• _Problem requirements_
Using the records below, quote only the span that opens with the line containing "Keep writing the OpenSCAD" and closes with the line containing "rows = SEAM_ROWS[None, :, None]", exactly and inclusively.

— START OF Recorded data —

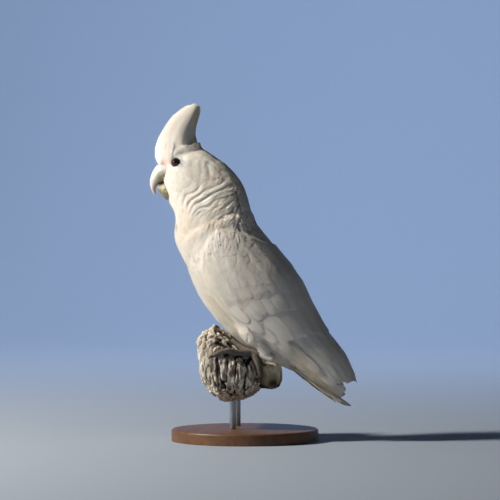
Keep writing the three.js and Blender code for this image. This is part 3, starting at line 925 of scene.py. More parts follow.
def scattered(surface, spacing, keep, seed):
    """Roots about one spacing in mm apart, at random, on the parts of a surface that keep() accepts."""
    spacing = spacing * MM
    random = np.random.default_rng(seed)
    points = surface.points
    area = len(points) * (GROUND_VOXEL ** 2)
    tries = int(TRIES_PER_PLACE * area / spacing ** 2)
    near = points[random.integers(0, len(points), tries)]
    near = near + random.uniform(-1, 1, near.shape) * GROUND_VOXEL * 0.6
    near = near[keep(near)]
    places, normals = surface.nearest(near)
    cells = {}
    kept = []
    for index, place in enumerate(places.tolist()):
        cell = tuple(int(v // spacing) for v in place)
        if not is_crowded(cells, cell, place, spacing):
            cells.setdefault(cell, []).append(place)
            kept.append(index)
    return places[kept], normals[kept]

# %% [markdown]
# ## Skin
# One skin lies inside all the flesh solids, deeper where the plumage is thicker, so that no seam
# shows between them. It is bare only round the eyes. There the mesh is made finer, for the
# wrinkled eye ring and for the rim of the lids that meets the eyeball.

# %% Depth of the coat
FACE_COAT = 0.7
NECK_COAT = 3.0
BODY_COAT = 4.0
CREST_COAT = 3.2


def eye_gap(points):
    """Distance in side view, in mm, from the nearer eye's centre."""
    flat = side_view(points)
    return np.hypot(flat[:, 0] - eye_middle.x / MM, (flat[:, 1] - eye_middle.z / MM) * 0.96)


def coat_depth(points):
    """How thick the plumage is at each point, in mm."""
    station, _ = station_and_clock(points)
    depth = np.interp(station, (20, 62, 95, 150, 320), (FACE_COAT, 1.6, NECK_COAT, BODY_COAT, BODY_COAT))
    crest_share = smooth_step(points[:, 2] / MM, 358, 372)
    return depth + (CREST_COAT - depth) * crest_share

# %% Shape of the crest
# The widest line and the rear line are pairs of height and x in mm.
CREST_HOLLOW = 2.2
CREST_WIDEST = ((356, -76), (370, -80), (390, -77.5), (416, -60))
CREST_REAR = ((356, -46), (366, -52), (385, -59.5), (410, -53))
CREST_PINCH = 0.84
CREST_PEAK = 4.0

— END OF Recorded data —
— START OF Recorded data —

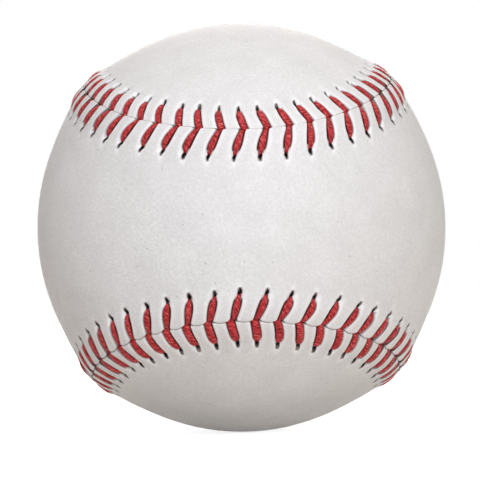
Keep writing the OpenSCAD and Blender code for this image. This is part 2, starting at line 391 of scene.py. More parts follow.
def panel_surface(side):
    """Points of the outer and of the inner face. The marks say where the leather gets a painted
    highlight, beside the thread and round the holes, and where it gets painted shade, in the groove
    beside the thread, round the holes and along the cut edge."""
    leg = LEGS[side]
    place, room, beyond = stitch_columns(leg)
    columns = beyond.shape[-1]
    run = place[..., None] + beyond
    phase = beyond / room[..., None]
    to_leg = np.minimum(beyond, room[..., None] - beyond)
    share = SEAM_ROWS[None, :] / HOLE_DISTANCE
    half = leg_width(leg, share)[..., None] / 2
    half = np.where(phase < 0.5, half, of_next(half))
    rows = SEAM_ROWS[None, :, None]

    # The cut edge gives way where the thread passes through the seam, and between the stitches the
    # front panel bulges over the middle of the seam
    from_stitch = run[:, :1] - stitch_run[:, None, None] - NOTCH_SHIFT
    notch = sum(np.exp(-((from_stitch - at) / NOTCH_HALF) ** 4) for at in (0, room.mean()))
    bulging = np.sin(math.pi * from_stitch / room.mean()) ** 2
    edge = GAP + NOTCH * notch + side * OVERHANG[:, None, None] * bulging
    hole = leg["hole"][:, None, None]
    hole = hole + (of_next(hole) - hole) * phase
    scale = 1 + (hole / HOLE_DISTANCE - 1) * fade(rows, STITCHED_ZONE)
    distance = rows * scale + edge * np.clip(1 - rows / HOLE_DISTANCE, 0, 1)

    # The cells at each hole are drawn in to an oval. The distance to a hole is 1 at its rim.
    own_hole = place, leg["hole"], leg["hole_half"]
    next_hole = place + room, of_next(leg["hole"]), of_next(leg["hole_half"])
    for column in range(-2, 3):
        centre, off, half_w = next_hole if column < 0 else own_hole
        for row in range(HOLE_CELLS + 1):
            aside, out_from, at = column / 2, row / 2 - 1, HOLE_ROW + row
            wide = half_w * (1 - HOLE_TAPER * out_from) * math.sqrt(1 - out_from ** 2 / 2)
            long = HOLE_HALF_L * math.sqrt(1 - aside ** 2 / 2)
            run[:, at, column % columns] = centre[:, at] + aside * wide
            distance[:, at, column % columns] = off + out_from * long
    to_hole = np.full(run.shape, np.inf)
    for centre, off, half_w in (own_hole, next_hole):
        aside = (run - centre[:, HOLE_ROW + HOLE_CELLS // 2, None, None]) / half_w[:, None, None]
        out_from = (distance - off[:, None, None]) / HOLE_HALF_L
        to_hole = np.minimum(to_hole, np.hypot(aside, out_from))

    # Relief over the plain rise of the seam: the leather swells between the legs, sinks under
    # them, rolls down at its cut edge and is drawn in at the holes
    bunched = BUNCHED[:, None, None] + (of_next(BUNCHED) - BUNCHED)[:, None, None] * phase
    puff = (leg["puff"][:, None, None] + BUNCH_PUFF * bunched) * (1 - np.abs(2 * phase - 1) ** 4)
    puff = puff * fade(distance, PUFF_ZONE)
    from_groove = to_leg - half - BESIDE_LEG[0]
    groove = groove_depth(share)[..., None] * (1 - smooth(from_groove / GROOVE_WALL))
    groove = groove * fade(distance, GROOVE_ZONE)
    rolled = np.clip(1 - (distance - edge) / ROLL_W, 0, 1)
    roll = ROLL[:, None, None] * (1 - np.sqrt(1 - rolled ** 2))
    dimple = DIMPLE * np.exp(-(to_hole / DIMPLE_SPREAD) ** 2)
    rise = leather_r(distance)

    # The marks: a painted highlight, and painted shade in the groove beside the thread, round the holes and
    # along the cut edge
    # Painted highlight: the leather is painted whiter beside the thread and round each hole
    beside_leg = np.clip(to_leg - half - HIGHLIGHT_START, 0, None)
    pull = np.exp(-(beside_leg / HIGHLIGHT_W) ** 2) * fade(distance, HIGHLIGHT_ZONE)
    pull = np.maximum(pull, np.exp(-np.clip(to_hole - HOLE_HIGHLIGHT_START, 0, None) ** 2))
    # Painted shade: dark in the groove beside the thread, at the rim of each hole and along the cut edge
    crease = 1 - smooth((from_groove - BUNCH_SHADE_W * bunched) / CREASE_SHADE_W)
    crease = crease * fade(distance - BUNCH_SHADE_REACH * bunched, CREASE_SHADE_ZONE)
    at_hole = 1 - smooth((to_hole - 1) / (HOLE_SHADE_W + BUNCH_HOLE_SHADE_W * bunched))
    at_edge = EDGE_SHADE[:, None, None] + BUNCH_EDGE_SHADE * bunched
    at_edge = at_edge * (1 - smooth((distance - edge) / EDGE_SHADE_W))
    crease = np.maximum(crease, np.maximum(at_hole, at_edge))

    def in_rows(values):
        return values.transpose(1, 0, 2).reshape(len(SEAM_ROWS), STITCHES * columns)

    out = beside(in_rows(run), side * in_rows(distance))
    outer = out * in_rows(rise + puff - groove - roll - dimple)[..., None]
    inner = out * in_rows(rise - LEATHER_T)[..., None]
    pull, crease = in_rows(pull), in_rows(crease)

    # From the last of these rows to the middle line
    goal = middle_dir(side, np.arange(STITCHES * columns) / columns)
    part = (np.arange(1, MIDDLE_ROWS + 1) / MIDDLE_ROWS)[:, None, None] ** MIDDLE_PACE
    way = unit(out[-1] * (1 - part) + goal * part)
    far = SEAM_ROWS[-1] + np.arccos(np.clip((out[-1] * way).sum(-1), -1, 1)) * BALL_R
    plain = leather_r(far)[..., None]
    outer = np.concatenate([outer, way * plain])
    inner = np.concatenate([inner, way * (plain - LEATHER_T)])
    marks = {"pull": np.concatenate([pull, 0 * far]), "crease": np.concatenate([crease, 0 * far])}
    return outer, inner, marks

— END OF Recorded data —
— START OF Recorded data —

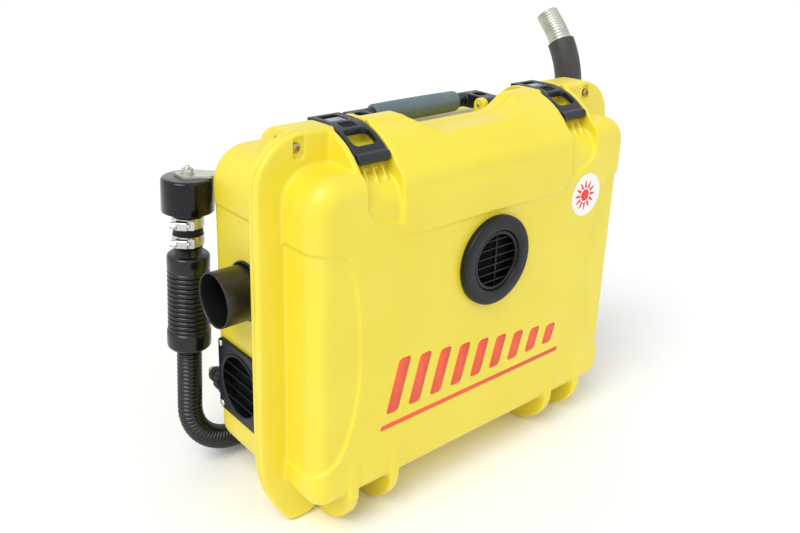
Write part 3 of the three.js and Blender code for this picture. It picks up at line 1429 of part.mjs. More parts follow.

— END OF Recorded data —

• _Answer for the task_
Keep writing the OpenSCAD and Blender code for this image. This is part 2, starting at line 391 of scene.py. More parts follow.
def panel_surface(side):
    """Points of the outer and of the inner face. The marks say where the leather gets a painted
    highlight, beside the thread and round the holes, and where it gets painted shade, in the groove
    beside the thread, round the holes and along the cut edge."""
    leg = LEGS[side]
    place, room, beyond = stitch_columns(leg)
    columns = beyond.shape[-1]
    run = place[..., None] + beyond
    phase = beyond / room[..., None]
    to_leg = np.minimum(beyond, room[..., None] - beyond)
    share = SEAM_ROWS[None, :] / HOLE_DISTANCE
    half = leg_width(leg, share)[..., None] / 2
    half = np.where(phase < 0.5, half, of_next(half))
    rows = SEAM_ROWS[None, :, None]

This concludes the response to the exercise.